A serious cultural project, seeking thoughtful collaborators
A practical document for funders, exhibition spaces, university faculties, and editors who might find this useful: a description of what is being built, what it commits to, and what it asks for.
The proposition
An archive of the twenty-first-century dream
Midnight Garden is a dream-capture, translation, and exhibition platform. At the moment of waking, the platform receives the dreamer’s account by voice, parses it for emotional, symbolic, and narrative content, and returns a short film. Where the dream was benign and clear, the rendering is figurative: a beach, a face held as warm presence, a familiar room. Where the dream was abstract, surreal, or emotionally complex, the rendering translates into colour, atmosphere, and motion. The dreamer holds the work privately. They may, if they choose, send it forward into a shared, anonymous gallery: a living archive of what humanity is dreaming about, mapped in time and across geography.
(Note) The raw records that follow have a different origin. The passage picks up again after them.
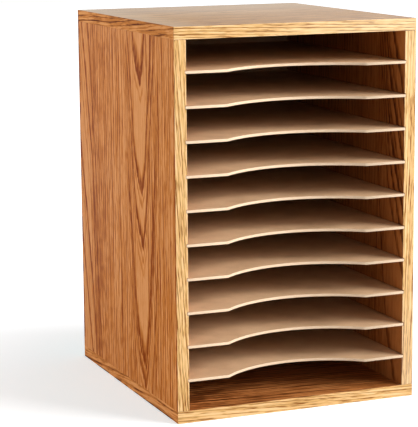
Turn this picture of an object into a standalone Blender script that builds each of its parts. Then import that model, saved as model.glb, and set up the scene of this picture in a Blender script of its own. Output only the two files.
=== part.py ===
"""Desktop file sorter: a laminated cabinet with ten scooped hardboard shelves.

Metres, +Z up. The origin is the middle of the underside, and the open front faces -Y.
Each named object is one physical piece. The shelves slide out of the front in grooves.
"""

import math

import bmesh
import bpy
from mathutils import Matrix, Vector

# The cabinet's outer size
CABINET_WIDTH = 0.271
CABINET_DEPTH = 0.3048
CABINET_HEIGHT = 0.4064

# The four boards, and the bands glued to their visible edges
BOARD_THICKNESS = 0.0127
BAND_THICKNESS = 0.0008
BAND_EDGE_EASE = 0.0002
GLUE_GAP = 0.0003

# The back panel, held in a groove all round
BACK_THICKNESS = 0.0032
BACK_INSET = 0.0064
BACK_GROOVE_DEPTH = 0.006
BACK_GAP = 0.0003

# The shelves and their grooves in the sides
SHELF_COUNT = 10
SHELF_THICKNESS = 0.0028
SHELF_EDGE_EASE = 0.0003
TOP_COMPARTMENT_HEIGHT = 0.0315
BOTTOM_COMPARTMENT_HEIGHT = 0.0306
SHELF_GROOVE_DEPTH = 0.0015
SHELF_SEAT_GAP = 0.0003
SHELF_TOP_GAP = 0.0008
SHELF_SIDE_GAP = 0.0004
SHELF_BACK_GAP = 0.0005

# The finger scoop in each shelf's front edge, an arc of a circle
SCOOP_WIDTH = 0.157
SCOOP_DEPTH = 0.0298
SCOOP_SEGMENTS = 32

# The blind dowels that join the sides to the top and bottom boards
DOWEL_DIAMETER = 0.006
DOWEL_LENGTH = 0.020
DOWEL_CHAMFER = 0.0008
DOWEL_SKIN = 0.0037
DOWEL_GAP = 0.0003
DOWEL_SETBACK = 0.040
DOWELS_PER_JOINT = 3
DOWEL_SIDES = 16

# Colour and roughness of each material
OAK_LAMINATE = ("oak_laminate_board", (0.52, 0.24, 0.085), 0.38)
OAK_BAND = ("oak_edge_band", (0.80, 0.53, 0.22), 0.42)
HARDBOARD = ("hardboard_shelf", (0.60, 0.40, 0.24), 0.62)
DARK_HARDBOARD = ("hardboard_back", (0.20, 0.10, 0.05), 0.70)
BEECH = ("beech_dowel", (0.72, 0.52, 0.33), 0.60)

LEFT, RIGHT = -1, 1
BOTTOM, TOP = -1, 1

# Planes and spans that follow from the sizes above
FRONT = -CABINET_DEPTH / 2
REAR = CABINET_DEPTH / 2
INTERIOR_WIDTH = CABINET_WIDTH - 2 * BOARD_THICKNESS
FLOOR = BOARD_THICKNESS
CEILING = CABINET_HEIGHT - BOARD_THICKNESS
BOARD_FRONT = FRONT + BAND_THICKNESS + GLUE_GAP
BACK_FRONT = REAR - BACK_INSET - BACK_THICKNESS
LOWEST_SHELF = FLOOR + BOTTOM_COMPARTMENT_HEIGHT
HIGHEST_SHELF = CEILING - TOP_COMPARTMENT_HEIGHT - SHELF_THICKNESS
SHELF_PITCH = (HIGHEST_SHELF - LOWEST_SHELF) / (SHELF_COUNT - 1)


def clear_scene():
    for old in list(bpy.data.objects):
        bpy.data.objects.remove(old, do_unlink=True)


def make_material(name, color, roughness):
    """A Principled material with one plain colour."""
    made = bpy.data.materials.new(name)
    made.use_nodes = True
    made.diffuse_color = (*color, 1.0)
    shader = made.node_tree.nodes["Principled BSDF"]
    shader.inputs["Base Color"].default_value = (*color, 1.0)
    shader.inputs["Roughness"].default_value = roughness
    shader.inputs["Metallic"].default_value = 0.0
    return made


def mesh_from(name, shape):
    """Turns a bmesh into mesh data with its faces pointing out."""
    bmesh.ops.recalc_face_normals(shape, faces=shape.faces)
    mesh = bpy.data.meshes.new(name)
    shape.to_mesh(mesh)
    shape.free()
    return mesh


def box_mesh(name, size):
    """A box centred on its own origin."""
    shape = bmesh.new()
    bmesh.ops.create_cube(shape, size=1)
    bmesh.ops.scale(shape, vec=Vector(size), verts=shape.verts)
    return mesh_from(name, shape)


def prism_mesh(name, outline, along):
    """A closed outline of 3-D points, pushed along a vector and centred on that push."""
    shape = bmesh.new()
    start = -Vector(along) / 2
    corners = [shape.verts.new(Vector(point) + start) for point in outline]
    face = shape.faces.new(corners)
    pushed = bmesh.ops.extrude_face_region(shape, geom=[face])["geom"]
    moved = [item for item in pushed if isinstance(item, bmesh.types.BMVert)]
    bmesh.ops.translate(shape, vec=Vector(along), verts=moved)
    return mesh_from(name, shape)


def cylinder_mesh(name, radius, length, chamfer=0.0):
    """An upright cylinder centred on its own origin, with chamfered ends if asked."""
    shape = bmesh.new()
    bmesh.ops.create_cone(
        shape,
        cap_ends=True,
        segments=DOWEL_SIDES,
        radius1=radius,
        radius2=radius,
        depth=length,
    )
    if chamfer:
        rims = [e for e in shape.edges if e.verts[0].co.z * e.verts[1].co.z > 0]
        bmesh.ops.bevel(
            shape, geom=rims, offset=chamfer, offset_type="OFFSET", segments=1, affect="EDGES"
        )
    return mesh_from(name, shape)


def add_piece(name, mesh, material, place, parent):
    """Puts one named piece in the scene, carried by its parent."""
    piece = bpy.data.objects.new(name, mesh)
    piece.location = place
    piece.parent = parent
    piece.data.materials.append(material)
    bpy.context.scene.collection.objects.link(piece)
    return piece


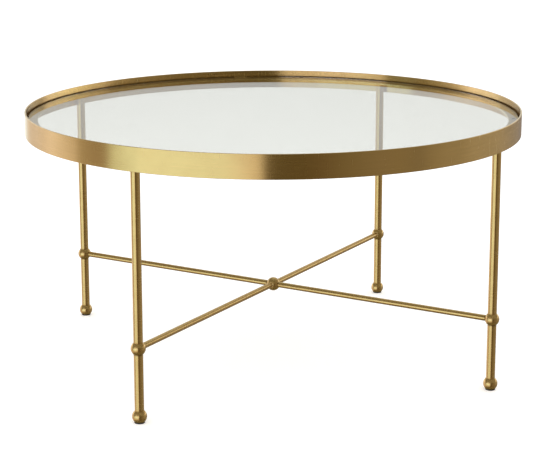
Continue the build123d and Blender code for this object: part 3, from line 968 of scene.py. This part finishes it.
# the room is a globe round the table, shaded by the side and the height of its soft lights and dark cards
heights = [-90, -70, -47, -37, -28, -19, -14, -9, -4, 1, 6, 11, 14, 17, 20, 24, 34, 50, 70, 90]
points, colours, faces = [], [], []
for k, side in enumerate(sides):
    bearing = towardsCamera + math.radians(side)
    low, high, deep, sky = (wallShade(studio[part + "Walls"], side) for part in ("low", "high", "deep", "sky"))
    skyStart = float(np.interp(abs(side), *studio["skyStart"]))
    for j, h in enumerate(heights):
        lift = math.radians(h)
        wall = low + (high - low) * float(np.interp(h, studio["blend"], (0, 1)))
        wall = wall + (deep - wall) * float(np.interp(-h, studio["deep"], (0, 1)))
        wall = wall + (sky - wall) * float(np.interp(h, (skyStart, skyStart + studio["skyFade"]), (0, 1)))
        shade = wall + (np.array(studio["bottom"]) - wall) * float(np.interp(-h, studio["ground"], (0, 1)))
        across, rise = studio["radius"] * math.cos(lift), studio["radius"] * math.sin(lift)
        points.append((across * math.cos(bearing), across * math.sin(bearing), rise + studio["middle"]))
        colours.append(list(shade) + [1.0])
        if k and j:
            n, m = (k - 1) * len(heights) + j, k * len(heights) + j
            faces.append((n - 1, m - 1, m, n))
mirrorRoom = stageMesh("mirrorRoom", points, faces, roomPaint)
addGlow(mirrorRoom, colours)
mirrorRoom.visible_camera = mirrorRoom.visible_diffuse = False
mirrorRoom.visible_volume_scatter = mirrorRoom.visible_shadow = False
world.cycles_visibility.glossy = False


# Camera

camera = bpy.data.objects.new("camera", bpy.data.cameras.new("camera"))
scene.collection.objects.link(camera)
scene.camera = camera
camera.data.lens = cameraView["lens"]
camera.data.sensor_width = 36
camera.data.shift_y = cameraView["shift"]
camera.data.dof.use_dof = False
camera.data.clip_start, camera.data.clip_end = 0.05, 200
turn, tip = math.radians(cameraView["azimuth"]), math.radians(cameraView["elevation"])
back = Vector((math.sin(turn) * math.cos(tip), -math.cos(turn) * math.cos(tip), math.sin(tip)))
camera.location = Vector(cameraView["target"]) + back * cameraView["distance"]
camera.rotation_mode = "QUATERNION"
camera.rotation_quaternion = (-back).to_track_quat("-Z", "Y")
scene.view_settings.view_transform = "Standard"
scene.view_settings.look = "None"
print("stage and camera set")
The proposition is straightforward to state and unusually large in its implications. An archive of dreams at scale, anonymised, geographically tagged, emotionally and symbolically parsed, would be among the more significant cultural documents of the twenty-first century. Nothing of its kind exists. The technical conditions for making it exist for the first time in history. The platform is the attempt to make it.
The work is being undertaken with the seriousness of a cultural institution rather than the speed of a product. It is consciously designed to operate at four timescales at once: the night of an individual dream, the year of a dreamer’s practice, the decade of the platform’s commissioned retrospectives, and the open-ended record itself.
The build
Six phases, each with its own artistic ambition
Each phase has a technical reality and an artistic one. What follows describes both, alongside who participates, what the phase achieves culturally, and what it produces as measurable output.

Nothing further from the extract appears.